By the 1950s, the East Harlem community had begun to adopt more of the established structures of the American Catholic Church, hosting Holy Name Society and PTA meetings. They still celebrated the grand festa, but many social activities now took place inside the church and preoccupied them during the year. The power of the Madonna over the community began to wane by the 1960s and ’70s, as Italian Americans moved out of their urban apartments to buy homes in the suburbs. Yet often they would come back for the July celebration, thousands marching, both to proclaim the form of Catholicism Italians felt most comfortable practicing and to remember the East Harlem of their parents’ or grandparents’ youth. The festa became as much about memory and nostalgia—in its most traditional meaning of a longing for one’s former homeland—as a religious celebration.
The devotion to Our Lady of Mount Carmel continues today.
Today, over 130 years later, the celebration continues, and families return to East Harlem to join a small Italian-American population.

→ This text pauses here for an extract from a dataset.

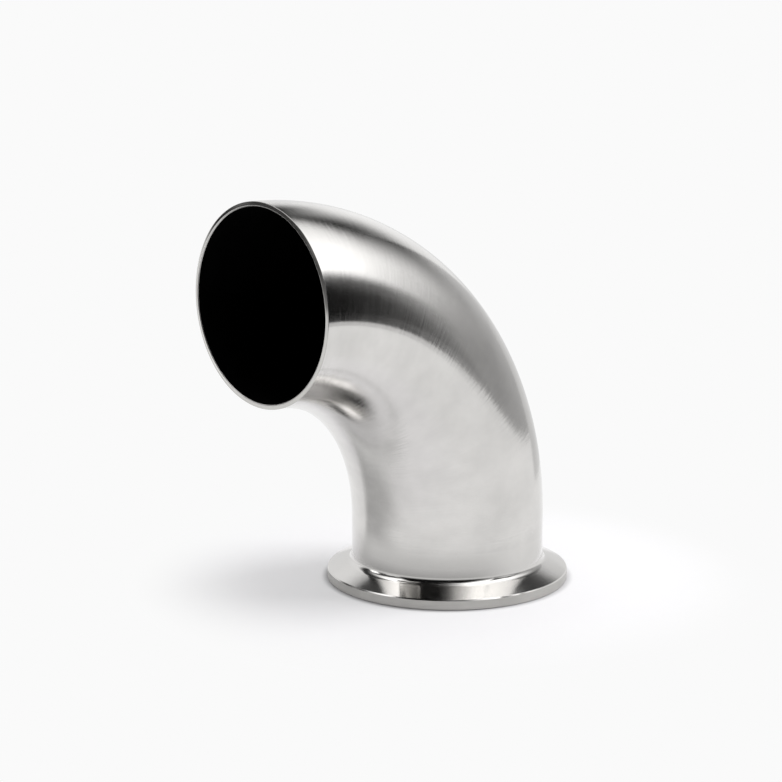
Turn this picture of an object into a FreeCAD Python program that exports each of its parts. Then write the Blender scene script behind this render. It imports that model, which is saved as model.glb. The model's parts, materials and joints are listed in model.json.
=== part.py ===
import FreeCAD, Part
import math
import os

# Sanitary ninety degree elbow, two inch size, in stainless steel.
# A formed tube bend with a square cut weld end is welded flush to a turned
# clamp ferrule. The fitting stands on the ferrule's sealing face.
#
# Row frame: the origin is the centre of the sealing face, +Z runs up the
# clamp end's axis into the fitting, and the weld end opens towards -X.
# Lengths are in millimetres and angles in degrees.

# Tube bend
tube_outer_diameter = 50.8
tube_wall = 1.2
bend_radius = 63.5
bend_angle = 90.0
lower_tangent = 4.3
mouth_deburr = 0.25

# Clamp ferrule
ferrule_height = 12.7
flange_overhang = 6.6
rim_thickness = 2.75
clamp_cone_angle = 20.0
root_fillet = 2.0
rim_chamfer = 0.25

# Gasket groove in the sealing face: a half round with broken lips
groove_inset = 3.8
groove_radius = 1.6
groove_lip_chamfer = 0.15

# Sizes that follow from the ones above
tube_radius = tube_outer_diameter / 2
bore_radius = tube_radius - tube_wall
rim_radius = tube_radius + flange_overhang
groove_centre_radius = rim_radius - groove_inset
cone_rise = flange_overhang * math.tan(math.radians(clamp_cone_angle))
bend_start_height = ferrule_height + lower_tangent

# How near a measured edge has to lie to the size it is picked by
pick_tolerance = 1e-4

UP = FreeCAD.Vector(0, 0, 1)
ALONG_X = FreeCAD.Vector(1, 0, 0)
BEND_TURN_AXIS = FreeCAD.Vector(0, -1, 0)
FACE_CENTRE = FreeCAD.Vector(0, 0, 0)


def section_point(radius, height):
    """A point of a half section, out from the clamp end's axis and up from the sealing face."""
    return FreeCAD.Vector(radius, 0, height)


def round_edges(shape, radius, height):
    """The full circle edges about the clamp end's axis at one radius and height."""
    centre = UP * height
    found = []
    for edge in shape.Edges:
        curve = edge.Curve
        if not isinstance(curve, Part.Circle):
            continue
        same_size = abs(curve.Radius - radius) < pick_tolerance
        if same_size and (curve.Center - centre).Length < pick_tolerance:
            found.append(edge)
    return found


def ring_face(height):
    """The tube's cross section, square to the clamp end's axis."""
    centre = UP * height
    outside = Part.Face(Part.Wire(Part.makeCircle(tube_radius, centre, UP)))
    inside = Part.Face(Part.Wire(Part.makeCircle(bore_radius, centre, UP)))
    return outside.cut(inside).Faces[0]


def make_bend_tube():
    """The tube: a short straight run up from the weld, then the bend to the square cut mouth."""
    bend_centre = section_point(-bend_radius, bend_start_height)
    tangent = ring_face(ferrule_height).extrude(UP * lower_tangent)
    bend = ring_face(bend_start_height).revolve(bend_centre, BEND_TURN_AXIS, bend_angle)
    tube = tangent.fuse(bend).removeSplitter()

    # A cone that is flush with the chamfer, from just outside the mouth to well inside the bore
    turn = FreeCAD.Rotation(BEND_TURN_AXIS, bend_angle)
    way_out = turn.multVec(UP)
    mouth_centre = bend_centre + turn.multVec(ALONG_X * bend_radius)
    deburr_cutter = Part.makeCone(bore_radius + 2 * mouth_deburr, bore_radius - mouth_deburr,
                                  3 * mouth_deburr, mouth_centre + way_out * mouth_deburr,
                                  way_out * -1)
    return tube.cut(deburr_cutter)


def ferrule_outline():
    """The ferrule's half section before the groove is cut: bore, sealing face, rim, clamp cone and neck."""
    neck_root = rim_thickness + cone_rise
    # The root's arc is tangent to the cone and to the neck
    turn = math.radians(90 - clamp_cone_angle)
    run = root_fillet * math.tan(turn / 2)
    cone_way = math.radians(clamp_cone_angle)
    arc_centre = section_point(tube_radius + root_fillet, neck_root + run)
    arc_start = section_point(tube_radius + run * math.cos(cone_way),
                              neck_root - run * math.sin(cone_way))
    arc_end = section_point(tube_radius, neck_root + run)
    middle = math.pi + turn / 2
    arc_middle = arc_centre + section_point(math.cos(middle), math.sin(middle)) * root_fillet

    before = [
        section_point(tube_radius, ferrule_height),
        section_point(bore_radius, ferrule_height),
        section_point(bore_radius, 0),
        section_point(rim_radius, 0),
        section_point(rim_radius, rim_thickness),
        arc_start,
    ]
    runs = [Part.makeLine(a, b) for a, b in zip(before, before[1:])]
    root = Part.Arc(arc_start, arc_middle, arc_end).toShape()
    neck = Part.makeLine(arc_end, before[0])
    return Part.Wire(runs + [root, neck])


def make_clamp_ferrule():
    """The ferrule, turned in one piece, with its gasket groove and its edges broken."""
    blank = Part.Face(ferrule_outline()).revolve(FACE_CENTRE, UP, 360)
    ferrule = blank.cut(Part.makeTorus(groove_centre_radius, groove_radius))

    rim_edges = round_edges(ferrule, rim_radius, 0) + round_edges(ferrule, rim_radius, rim_thickness)
    ferrule = ferrule.makeChamfer(rim_chamfer, rim_edges)
    inner_lip = round_edges(ferrule, groove_centre_radius - groove_radius, 0)
    outer_lip = round_edges(ferrule, groove_centre_radius + groove_radius, 0)
    return ferrule.makeChamfer(groove_lip_chamfer, inner_lip + outer_lip)


def save(name, shape):
    """Writes one sub-part and says what it measures."""
    shape.exportStep(os.path.join("parts", name + ".step"))
    print(name, "solids", len(shape.Solids), "valid", shape.isValid(),
          "volume", round(shape.Volume, 1))


os.makedirs("parts", exist_ok=True)
save("bend_tube", make_bend_tube())
save("clamp_ferrule", make_clamp_ferrule())
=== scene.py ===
import json
import math
from typing import NamedTuple

import bmesh
import bpy
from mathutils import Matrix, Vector


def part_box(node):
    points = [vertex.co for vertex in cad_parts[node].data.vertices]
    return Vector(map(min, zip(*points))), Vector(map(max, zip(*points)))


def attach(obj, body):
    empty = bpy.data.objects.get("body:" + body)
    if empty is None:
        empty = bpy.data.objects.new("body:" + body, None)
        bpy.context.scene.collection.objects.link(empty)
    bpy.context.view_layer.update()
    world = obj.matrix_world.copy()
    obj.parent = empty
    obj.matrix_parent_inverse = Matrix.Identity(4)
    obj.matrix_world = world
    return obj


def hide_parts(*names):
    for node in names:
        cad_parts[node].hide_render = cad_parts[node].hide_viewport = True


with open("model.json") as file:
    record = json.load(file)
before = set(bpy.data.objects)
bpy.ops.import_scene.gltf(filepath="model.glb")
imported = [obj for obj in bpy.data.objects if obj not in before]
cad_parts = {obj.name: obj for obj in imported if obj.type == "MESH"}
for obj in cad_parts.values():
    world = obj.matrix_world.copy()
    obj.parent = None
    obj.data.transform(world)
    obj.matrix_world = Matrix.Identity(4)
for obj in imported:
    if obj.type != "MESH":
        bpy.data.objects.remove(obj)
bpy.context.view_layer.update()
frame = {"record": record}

bl_info = {
    "name": "Sanitary ninety degree elbow",
    "version": (1, 0, 0),
    "blender": (4, 5, 0),
    "location": "3D View > Sidebar > Elbow",
    "description": "Dresses a stainless sanitary elbow and sets up its studio",
    "category": "Object",
}

# Lengths are in metres, and angles in degrees where a name says so. The frame
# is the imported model's: the origin is the centre of the sealing face, +Z runs
# up the clamp end's axis and the mouth of the tube opens towards -X.

MM = 0.001
FULL_TURN = 2 * math.pi
ROOT_BODY = "root"
TUBE_NODE = "bend_tube"
FERRULE_NODE = "clamp_ferrule"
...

The majority of pilgrims who go to Our Lady of Mount Carmel for the annual festa are Haitian Americans. The Haitians share the same patron saint, adding the sounds of French Creole to the chants and susurrations. Inside the church, the Madonna from Polla presides on her altar, but the Haitians pray to another statue of the Madonna, whose skin coloring is a shade darker. Crowding their Madonna, they place petitions in her hands, along with small change, worshipping, like the Italian pilgrims before them, a spirit who listens quietly and takes heed of their suffering and sacrifices.